[Begin Source material]

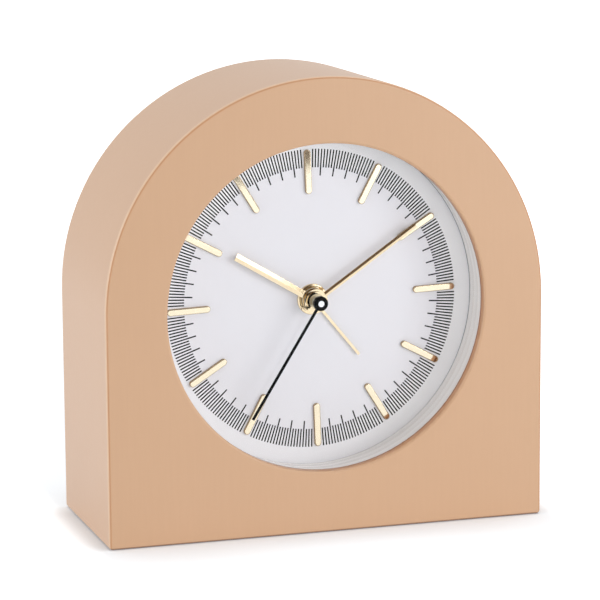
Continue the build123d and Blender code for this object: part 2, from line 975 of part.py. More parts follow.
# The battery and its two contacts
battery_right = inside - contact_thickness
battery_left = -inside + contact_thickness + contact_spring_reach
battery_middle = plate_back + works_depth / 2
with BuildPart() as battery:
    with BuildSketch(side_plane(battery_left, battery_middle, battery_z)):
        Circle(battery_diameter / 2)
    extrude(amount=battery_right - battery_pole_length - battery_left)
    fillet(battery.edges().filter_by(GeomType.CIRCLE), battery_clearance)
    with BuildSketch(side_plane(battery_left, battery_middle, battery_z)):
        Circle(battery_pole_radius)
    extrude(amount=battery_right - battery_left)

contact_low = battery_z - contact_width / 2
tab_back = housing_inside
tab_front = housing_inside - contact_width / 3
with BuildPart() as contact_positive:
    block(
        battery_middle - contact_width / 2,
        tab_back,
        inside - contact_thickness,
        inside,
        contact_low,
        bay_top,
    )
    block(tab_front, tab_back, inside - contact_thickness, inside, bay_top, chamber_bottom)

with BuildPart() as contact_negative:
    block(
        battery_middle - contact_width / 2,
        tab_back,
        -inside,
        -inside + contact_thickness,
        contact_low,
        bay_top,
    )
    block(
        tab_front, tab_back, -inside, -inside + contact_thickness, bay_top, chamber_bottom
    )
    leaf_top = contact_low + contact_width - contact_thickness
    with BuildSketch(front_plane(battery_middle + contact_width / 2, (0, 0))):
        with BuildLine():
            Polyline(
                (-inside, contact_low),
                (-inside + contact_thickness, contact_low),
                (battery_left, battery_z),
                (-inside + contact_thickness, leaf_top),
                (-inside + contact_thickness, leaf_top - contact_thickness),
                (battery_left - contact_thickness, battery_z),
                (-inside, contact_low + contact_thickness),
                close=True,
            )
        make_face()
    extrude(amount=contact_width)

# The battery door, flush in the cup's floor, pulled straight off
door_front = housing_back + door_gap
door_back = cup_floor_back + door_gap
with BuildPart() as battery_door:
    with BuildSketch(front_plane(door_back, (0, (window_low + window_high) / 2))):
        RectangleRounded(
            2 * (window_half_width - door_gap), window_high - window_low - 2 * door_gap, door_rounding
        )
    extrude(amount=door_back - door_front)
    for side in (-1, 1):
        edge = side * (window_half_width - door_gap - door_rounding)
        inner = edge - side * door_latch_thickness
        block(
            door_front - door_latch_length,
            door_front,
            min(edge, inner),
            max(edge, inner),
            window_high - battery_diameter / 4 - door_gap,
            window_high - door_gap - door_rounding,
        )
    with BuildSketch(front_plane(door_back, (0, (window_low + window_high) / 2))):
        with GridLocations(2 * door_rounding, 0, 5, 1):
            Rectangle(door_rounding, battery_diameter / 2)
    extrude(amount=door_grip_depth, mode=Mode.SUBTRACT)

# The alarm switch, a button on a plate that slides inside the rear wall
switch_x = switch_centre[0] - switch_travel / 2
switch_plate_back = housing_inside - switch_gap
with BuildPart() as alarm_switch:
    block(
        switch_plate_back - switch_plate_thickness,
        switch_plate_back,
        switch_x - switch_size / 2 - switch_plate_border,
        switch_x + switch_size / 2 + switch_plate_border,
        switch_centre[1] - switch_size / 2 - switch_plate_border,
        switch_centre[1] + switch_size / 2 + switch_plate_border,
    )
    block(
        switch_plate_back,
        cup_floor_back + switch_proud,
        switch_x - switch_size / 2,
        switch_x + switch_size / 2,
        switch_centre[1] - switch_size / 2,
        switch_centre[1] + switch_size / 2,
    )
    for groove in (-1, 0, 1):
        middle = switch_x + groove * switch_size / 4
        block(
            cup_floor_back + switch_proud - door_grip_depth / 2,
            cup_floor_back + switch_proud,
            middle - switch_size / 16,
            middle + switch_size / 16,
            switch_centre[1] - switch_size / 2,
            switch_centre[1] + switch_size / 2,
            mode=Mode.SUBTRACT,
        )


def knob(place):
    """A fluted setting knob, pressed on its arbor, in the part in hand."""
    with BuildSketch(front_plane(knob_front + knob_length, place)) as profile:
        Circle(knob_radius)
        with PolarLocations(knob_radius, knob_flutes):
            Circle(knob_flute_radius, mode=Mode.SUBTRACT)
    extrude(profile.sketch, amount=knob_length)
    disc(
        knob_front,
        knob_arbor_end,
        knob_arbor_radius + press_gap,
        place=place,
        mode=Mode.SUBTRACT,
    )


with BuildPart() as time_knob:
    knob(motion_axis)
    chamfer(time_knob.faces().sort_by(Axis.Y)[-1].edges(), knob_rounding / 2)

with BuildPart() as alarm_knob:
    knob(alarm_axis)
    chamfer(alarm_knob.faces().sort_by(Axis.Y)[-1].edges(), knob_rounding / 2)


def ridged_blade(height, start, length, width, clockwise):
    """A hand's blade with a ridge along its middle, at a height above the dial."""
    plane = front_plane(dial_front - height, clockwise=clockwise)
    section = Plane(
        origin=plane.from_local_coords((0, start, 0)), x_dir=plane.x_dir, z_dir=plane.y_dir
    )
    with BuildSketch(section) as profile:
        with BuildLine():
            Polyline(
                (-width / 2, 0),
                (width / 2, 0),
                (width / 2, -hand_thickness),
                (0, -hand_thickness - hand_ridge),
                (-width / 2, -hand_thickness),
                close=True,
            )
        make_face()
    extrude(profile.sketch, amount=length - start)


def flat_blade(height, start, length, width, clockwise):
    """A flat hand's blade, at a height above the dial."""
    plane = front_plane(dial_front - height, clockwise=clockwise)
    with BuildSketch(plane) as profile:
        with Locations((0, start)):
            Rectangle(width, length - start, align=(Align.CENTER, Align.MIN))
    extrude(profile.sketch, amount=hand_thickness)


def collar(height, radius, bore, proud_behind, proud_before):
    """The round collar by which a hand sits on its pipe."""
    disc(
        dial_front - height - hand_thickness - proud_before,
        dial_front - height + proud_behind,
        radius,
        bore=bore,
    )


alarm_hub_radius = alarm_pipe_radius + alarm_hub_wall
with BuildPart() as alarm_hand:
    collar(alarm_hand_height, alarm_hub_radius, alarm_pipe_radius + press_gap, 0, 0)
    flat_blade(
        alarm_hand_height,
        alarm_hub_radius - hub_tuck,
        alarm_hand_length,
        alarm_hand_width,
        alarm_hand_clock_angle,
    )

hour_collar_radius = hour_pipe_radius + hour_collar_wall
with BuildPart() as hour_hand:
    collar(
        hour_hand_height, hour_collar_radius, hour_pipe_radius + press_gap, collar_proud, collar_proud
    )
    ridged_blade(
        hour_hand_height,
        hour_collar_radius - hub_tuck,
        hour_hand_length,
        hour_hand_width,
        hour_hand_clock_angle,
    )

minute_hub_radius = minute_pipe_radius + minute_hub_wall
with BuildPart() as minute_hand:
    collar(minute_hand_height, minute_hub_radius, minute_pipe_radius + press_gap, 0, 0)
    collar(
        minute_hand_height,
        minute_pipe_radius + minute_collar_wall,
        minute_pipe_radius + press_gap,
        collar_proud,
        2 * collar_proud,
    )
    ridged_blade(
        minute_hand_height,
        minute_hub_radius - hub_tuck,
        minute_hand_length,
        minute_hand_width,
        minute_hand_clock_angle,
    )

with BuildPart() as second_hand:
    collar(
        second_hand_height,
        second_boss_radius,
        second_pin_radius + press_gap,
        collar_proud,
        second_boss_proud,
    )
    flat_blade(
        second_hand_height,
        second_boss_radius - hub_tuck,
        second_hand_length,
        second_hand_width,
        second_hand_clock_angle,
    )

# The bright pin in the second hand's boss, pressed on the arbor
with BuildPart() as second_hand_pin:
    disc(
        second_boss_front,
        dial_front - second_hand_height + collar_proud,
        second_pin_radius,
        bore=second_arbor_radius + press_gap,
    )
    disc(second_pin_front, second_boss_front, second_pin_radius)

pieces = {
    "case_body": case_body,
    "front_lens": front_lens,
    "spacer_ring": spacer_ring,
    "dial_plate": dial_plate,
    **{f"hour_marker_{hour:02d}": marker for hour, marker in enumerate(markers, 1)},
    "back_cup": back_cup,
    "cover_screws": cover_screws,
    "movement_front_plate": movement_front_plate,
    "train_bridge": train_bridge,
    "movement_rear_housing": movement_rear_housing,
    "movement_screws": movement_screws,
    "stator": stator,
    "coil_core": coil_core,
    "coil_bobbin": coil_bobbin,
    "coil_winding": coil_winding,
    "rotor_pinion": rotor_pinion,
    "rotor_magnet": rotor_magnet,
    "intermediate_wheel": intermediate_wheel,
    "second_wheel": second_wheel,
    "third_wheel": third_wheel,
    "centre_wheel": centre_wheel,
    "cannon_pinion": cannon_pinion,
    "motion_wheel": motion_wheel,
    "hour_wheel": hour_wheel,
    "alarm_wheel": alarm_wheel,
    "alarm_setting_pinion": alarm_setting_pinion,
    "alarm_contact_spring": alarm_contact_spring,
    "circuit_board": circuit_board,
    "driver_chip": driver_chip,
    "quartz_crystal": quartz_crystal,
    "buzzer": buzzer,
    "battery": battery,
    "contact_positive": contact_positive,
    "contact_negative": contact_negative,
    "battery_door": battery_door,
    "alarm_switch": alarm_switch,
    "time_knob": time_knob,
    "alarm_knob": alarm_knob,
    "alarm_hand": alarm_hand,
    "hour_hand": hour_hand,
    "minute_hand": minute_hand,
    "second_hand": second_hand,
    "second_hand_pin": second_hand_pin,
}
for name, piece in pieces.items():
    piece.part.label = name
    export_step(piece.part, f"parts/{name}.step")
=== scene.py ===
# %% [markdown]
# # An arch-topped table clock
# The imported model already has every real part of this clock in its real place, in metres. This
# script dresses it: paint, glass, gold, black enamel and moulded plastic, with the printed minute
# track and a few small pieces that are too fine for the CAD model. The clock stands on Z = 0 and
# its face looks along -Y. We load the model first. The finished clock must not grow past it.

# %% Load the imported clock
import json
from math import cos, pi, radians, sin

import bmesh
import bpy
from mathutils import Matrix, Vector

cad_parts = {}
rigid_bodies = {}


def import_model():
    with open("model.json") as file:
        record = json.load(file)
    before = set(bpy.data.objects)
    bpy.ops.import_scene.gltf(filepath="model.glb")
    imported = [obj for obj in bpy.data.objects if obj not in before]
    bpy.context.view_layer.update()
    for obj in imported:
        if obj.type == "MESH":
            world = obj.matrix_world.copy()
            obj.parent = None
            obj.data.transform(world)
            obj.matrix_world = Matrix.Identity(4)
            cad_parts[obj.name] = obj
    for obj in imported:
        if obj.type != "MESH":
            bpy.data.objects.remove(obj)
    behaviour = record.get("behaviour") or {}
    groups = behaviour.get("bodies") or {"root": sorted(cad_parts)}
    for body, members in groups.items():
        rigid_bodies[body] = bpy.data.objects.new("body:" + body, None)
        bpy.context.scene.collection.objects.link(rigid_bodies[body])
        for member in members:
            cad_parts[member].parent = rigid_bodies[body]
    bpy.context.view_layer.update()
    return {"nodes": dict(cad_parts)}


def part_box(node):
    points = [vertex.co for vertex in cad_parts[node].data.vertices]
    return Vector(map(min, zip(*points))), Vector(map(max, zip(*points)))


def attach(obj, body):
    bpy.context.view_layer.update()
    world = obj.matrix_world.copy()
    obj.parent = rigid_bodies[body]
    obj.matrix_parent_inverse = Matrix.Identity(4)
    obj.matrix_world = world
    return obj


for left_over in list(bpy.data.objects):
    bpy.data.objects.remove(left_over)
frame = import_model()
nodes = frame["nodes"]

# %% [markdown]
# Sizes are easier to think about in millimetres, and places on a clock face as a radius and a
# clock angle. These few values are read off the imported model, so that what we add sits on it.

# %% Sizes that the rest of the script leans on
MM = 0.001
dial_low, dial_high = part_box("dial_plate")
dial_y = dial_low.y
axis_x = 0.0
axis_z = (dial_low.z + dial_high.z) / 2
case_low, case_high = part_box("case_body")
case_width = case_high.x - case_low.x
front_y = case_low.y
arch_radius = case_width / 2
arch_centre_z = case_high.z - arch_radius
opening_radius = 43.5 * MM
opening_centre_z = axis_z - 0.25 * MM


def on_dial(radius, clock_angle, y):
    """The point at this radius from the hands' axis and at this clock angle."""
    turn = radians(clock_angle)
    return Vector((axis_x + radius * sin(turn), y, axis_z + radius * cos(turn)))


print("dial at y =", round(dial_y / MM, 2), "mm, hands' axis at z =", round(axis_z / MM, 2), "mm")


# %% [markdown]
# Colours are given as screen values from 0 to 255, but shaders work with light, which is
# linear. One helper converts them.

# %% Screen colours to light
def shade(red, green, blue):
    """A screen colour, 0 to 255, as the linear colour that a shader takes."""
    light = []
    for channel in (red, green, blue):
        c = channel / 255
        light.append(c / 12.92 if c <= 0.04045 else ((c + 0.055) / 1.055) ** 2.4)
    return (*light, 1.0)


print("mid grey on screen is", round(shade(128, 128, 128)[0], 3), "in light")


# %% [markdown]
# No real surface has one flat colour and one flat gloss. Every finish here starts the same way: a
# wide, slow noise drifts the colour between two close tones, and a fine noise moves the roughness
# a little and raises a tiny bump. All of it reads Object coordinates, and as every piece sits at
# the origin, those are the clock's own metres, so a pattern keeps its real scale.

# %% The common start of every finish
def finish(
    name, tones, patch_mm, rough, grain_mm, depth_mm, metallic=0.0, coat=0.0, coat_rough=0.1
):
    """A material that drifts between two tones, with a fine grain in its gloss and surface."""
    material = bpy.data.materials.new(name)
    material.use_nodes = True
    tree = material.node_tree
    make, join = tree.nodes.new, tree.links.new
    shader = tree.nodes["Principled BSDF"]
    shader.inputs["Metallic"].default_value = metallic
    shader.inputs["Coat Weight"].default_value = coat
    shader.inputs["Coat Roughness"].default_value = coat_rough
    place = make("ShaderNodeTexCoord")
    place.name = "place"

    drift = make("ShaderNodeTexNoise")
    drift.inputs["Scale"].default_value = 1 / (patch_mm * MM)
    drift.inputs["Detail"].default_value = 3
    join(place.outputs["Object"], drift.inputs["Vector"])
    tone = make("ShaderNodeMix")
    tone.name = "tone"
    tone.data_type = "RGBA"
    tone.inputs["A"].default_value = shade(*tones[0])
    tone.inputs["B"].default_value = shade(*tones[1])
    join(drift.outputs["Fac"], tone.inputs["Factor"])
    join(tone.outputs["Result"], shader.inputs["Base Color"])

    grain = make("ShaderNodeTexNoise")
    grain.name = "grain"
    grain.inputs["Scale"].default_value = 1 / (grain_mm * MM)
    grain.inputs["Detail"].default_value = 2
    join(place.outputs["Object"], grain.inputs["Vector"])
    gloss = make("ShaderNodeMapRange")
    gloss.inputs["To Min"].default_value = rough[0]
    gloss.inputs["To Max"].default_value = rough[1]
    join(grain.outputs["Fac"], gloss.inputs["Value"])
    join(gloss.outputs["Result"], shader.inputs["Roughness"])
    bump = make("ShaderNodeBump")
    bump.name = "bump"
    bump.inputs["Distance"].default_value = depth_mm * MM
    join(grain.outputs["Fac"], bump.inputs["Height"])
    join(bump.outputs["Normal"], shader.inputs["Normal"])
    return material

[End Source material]
[Begin Source material]

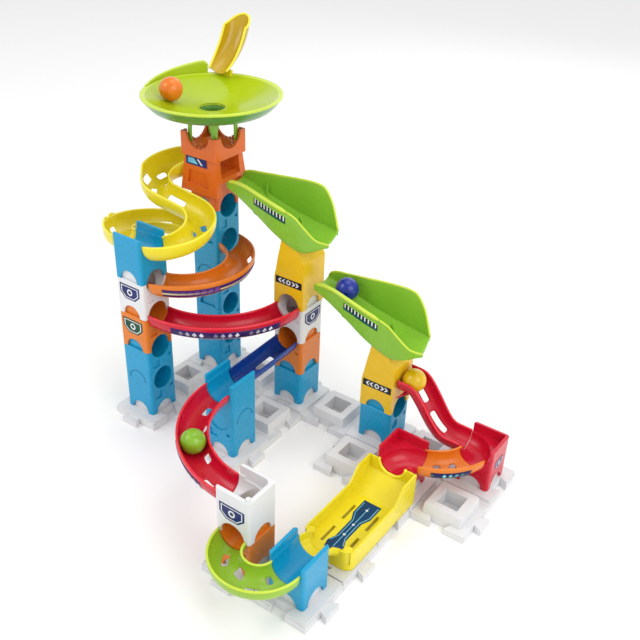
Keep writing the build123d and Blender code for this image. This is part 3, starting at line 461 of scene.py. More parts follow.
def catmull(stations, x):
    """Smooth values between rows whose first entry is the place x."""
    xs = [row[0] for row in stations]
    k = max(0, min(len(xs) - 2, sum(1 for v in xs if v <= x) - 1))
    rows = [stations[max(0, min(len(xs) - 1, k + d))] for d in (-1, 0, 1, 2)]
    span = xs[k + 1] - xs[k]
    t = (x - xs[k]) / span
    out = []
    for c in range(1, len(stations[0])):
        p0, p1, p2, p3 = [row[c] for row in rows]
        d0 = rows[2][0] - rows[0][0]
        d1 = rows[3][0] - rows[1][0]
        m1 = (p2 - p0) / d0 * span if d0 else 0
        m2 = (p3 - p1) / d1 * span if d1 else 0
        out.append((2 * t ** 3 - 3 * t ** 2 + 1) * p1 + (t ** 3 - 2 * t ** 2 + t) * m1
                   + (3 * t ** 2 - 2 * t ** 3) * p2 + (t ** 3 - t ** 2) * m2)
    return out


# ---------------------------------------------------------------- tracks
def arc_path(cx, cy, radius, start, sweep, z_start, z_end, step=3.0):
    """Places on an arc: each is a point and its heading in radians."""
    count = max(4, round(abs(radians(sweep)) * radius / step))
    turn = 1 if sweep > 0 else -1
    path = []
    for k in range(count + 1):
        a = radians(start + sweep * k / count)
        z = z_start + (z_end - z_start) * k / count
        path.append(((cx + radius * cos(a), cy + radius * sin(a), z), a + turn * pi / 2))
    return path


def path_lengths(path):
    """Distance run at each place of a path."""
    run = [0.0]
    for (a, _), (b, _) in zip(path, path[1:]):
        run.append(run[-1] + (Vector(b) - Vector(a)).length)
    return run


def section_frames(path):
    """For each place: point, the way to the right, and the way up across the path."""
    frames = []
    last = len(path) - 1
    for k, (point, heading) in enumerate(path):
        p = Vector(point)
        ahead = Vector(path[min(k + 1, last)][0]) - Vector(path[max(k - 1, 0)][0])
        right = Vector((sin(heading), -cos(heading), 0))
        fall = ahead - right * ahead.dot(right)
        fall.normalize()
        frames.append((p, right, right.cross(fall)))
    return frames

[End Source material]

■ **Directions**
Output exactly one stretch of the listing: from the line containing "Continue the build123d" through the line containing "block(tab_front, tab_back, inside", both end lines included.

■ **Output for this exercise**
Continue the build123d and Blender code for this object: part 2, from line 975 of part.py. More parts follow.
# The battery and its two contacts
battery_right = inside - contact_thickness
battery_left = -inside + contact_thickness + contact_spring_reach
battery_middle = plate_back + works_depth / 2
with BuildPart() as battery:
    with BuildSketch(side_plane(battery_left, battery_middle, battery_z)):
        Circle(battery_diameter / 2)
    extrude(amount=battery_right - battery_pole_length - battery_left)
    fillet(battery.edges().filter_by(GeomType.CIRCLE), battery_clearance)
    with BuildSketch(side_plane(battery_left, battery_middle, battery_z)):
        Circle(battery_pole_radius)
    extrude(amount=battery_right - battery_left)

contact_low = battery_z - contact_width / 2
tab_back = housing_inside
tab_front = housing_inside - contact_width / 3
with BuildPart() as contact_positive:
    block(
        battery_middle - contact_width / 2,
        tab_back,
        inside - contact_thickness,
        inside,
        contact_low,
        bay_top,
    )
    block(tab_front, tab_back, inside - contact_thickness, inside, bay_top, chamber_bottom)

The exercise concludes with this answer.